Among the days other revelations:
Angus T. Jones, the 13-year-old half-man from Two and a Half Men, is fast approaching puberty, which could, presumably, necessitate a name change (Two and Three-Quarters Men?)
Adult co-star Charlie Sheen's gaunt physique, furrowed brow and perpetual five o'clock shadow suggest he may, in fact, be living in his car.
Heroes' Hayden Panettiere -- subject of the show's famed catchphrase, "Save the cheerleader, save the world!" -- isn't a cheerleader, has no desire to save the world and becomes visibly annoyed if anyone implies she's anything like emotionally unstable tabloid peers Britney Spears and Lindsay Lohan.

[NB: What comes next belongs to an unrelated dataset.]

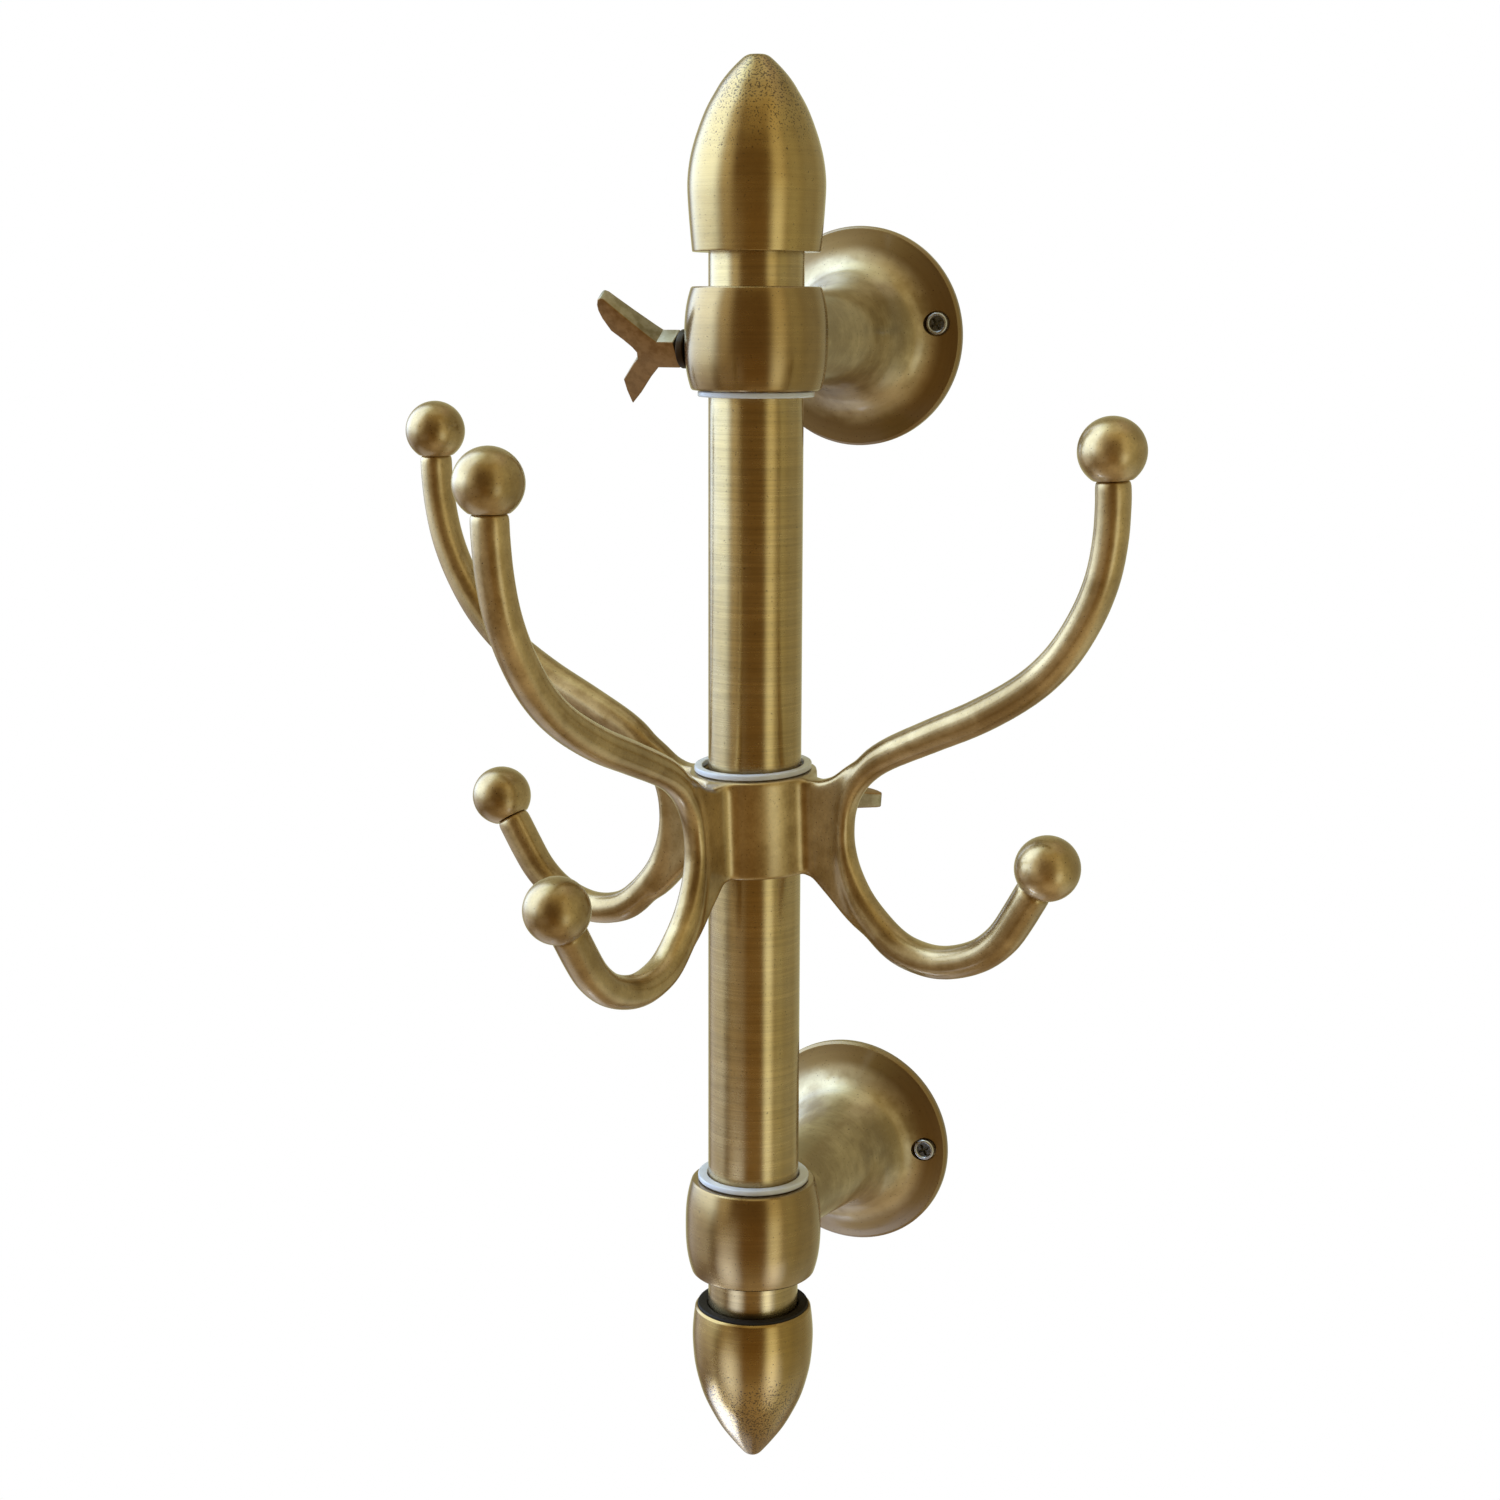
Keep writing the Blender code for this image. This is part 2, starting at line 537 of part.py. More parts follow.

"I think they probably expect me to be some snobby, over-the-top-with-my-head-in-the-clouds teenage girl who stays up past her bedtime, spends all her money and does drugs," grouses the outspoken 17-year-old of the public image commonly saddled on young actresses.
And?
"I'm a young female in this business, which is no easy thing to do. You're either too fat, too skinny, too tall, too short, too blond or too brunette. It's never OK -- never! The only thing you can do is be yourself.''
But what this day was really about was getting a first-hand glimpse at the nuts and bolts of TV production, a Wizard of Oz-styled expedition that punctured the small-screen facade with boisterous exhibitionism and strategic aplomb.
It is in this spirit that I hand out the following citations:
Most depressing set (tie): Cold Case and The Closer, for dilapidated homicide divisions festooned with beat-up, coffee-stained desks, crappy vinyl chairs and broken-down vending machines I haven't seen since the '70s.
Most impressive set: Brothers & Sisters, for a painstakingly constructed decorators paradise filled with hardwood floors, state-of-the-art appliances and tasteful artwork. It's like pornography for homemakers.
Creepiest set: Heroes, for its culture-specific accents and brooding artwork positioned around atmospheric set pieces -- including a newly constructed Irish pub -- that resonate with history and purpose.
Most generic set: Two and a Half Men, the only show we visited filmed in front of a live audience, which necessitated simplistic living room and kitchen simulations that could have been plucked from any sitcom of the past 20 years. Where's the beef?